Visioni d'insieme

Le corse sono tutto ciò che ho

Le corse sono tutto ciò che ho

Nasce planando sul vento grazie ai genitori, entrambi piloti d’aereo. A 13 anni mette le mani sulla cloche e vola in alto nei cieli.

A 16 anni si lancia con il paracadute, a 17 anni prende la licenza da pilota. Si iscrive al college, dove scopre il suo amore per la fisica “La sua bellezza mi ha semplicemente affascinato – non dimenticherò mai le derivate delle equazioni di Maxwell e l’eleganza e l’inevitabilità di esse”. Si laurea in Fisica a 22 anni e subito dopo diventa ingegnere di ricerca e sviluppo alla Republic Aviation di Farmingdale, nello stato di New York, lavora così al programma che contiene in sé i semi di quello che sarà il progetto Apollo. A 26 anni supera le prove del primo programma scienziato-astronauta. Ma qui avviene un brusco cambio di rotta. Janet Guthrie aveva sempre immaginato sé stessa con l’aria sotto i piedi, ma decide di  comprare una Jaguar XK 120 coupé e inizia a correre. La strada la cattura, la velocità è come l’aria per lei, inizia a gareggiare nelle gimkane, poi prove sul campo e scalate. Abbandona così la sua passione per il volo, deve inghiottire l’asfalto correndoci sopra più velocemente di chiunque altro. Cambia auto, gliene serve una più potente, sceglie la Jaguar XK 140 e inizia a competere nel circuito Sports Car Club America.

Decide di salire di livello, assembla da sé il motore della sua auto, studia gli ammortizzatori, il cambio, la frizione. Tutto dev’essere calibrato alla perfezione. Respira benzina giorno e notte, per non perdere tempo dorme nella sua auto. “È una questione di spirito, non di forza. Si tratta di fare del proprio meglio in ogni piccolo momento. Non c’è mai una pausa. Devi avere desiderio, un desiderio molto intenso di andare avanti” diceva Guthrie.

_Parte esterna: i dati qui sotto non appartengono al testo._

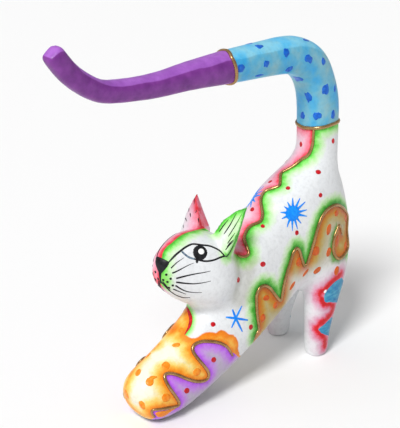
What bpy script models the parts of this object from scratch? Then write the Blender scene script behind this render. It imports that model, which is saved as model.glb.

Nel 1976 diventa la prima donna a gareggiare in una gara superspeedway della Nascar Winston Cup. Non riesce a qualificarsi, l’auto non è abbastanza performante. I suoi colleghi, tutti uomini, la prendono di mira, nessuna donna può gareggiare con loro, proprio in quanto donna non è al loro livello. “La corsa è una questione di spirito, non di forza” dirà lei. AJ Fort, tre volte campione del mondo guarda oltre e vede in quella ragazza tenace una persona da battere, una con cui correre, le presta un’auto di riserva e Janet con quell’auto si qualifica. L’anno dopo gareggia nella sua prima Daytona 500 arriva 12esima, il motore non regge, esplodono due cilindri a dieci giri dalla fine.  Vince comunque il premio Top Rookie, miglior esordiente.  Gareggia ad Indianapolis e arriva nona in una gara in cui corre con un polso fratturato. Gordon Johncock, vincitore di due Indianapolis, intervistato dal Philadelphia Inquirer Magazine disse “Ha fatto un ottimo lavoro. La donna ha guidato per 500 miglia con un polso rotto. Non so se ce l’avrei fatta”.

 Nello stesso anno a Bristol arriva sesta, miglior piazzamento di sempre per una donna in una gara della Nascar Cup. Diventa una star, un esempio da seguire per tante giovani donne in cerca di emancipazione, le bambine si fanno portare dai genitori a guardare le gara di questa donna veloce come il vento. Ma il clima è ostile, nessuno vuole sponsorizzare una donna. Perché di fatto Janet Guthrie in quel mondo così maschilista, resta solo una donna. Non riesce a trovare i soldi per poter gareggiare, cerca ovunque, ma due anni dopo si arrende e si ritira.

“Le corse prendono tutto ciò che hai, intellettualmente, fisicamente ed emotivamente e poi devi trovare circa il dieci per cento in più e usare anche quello”.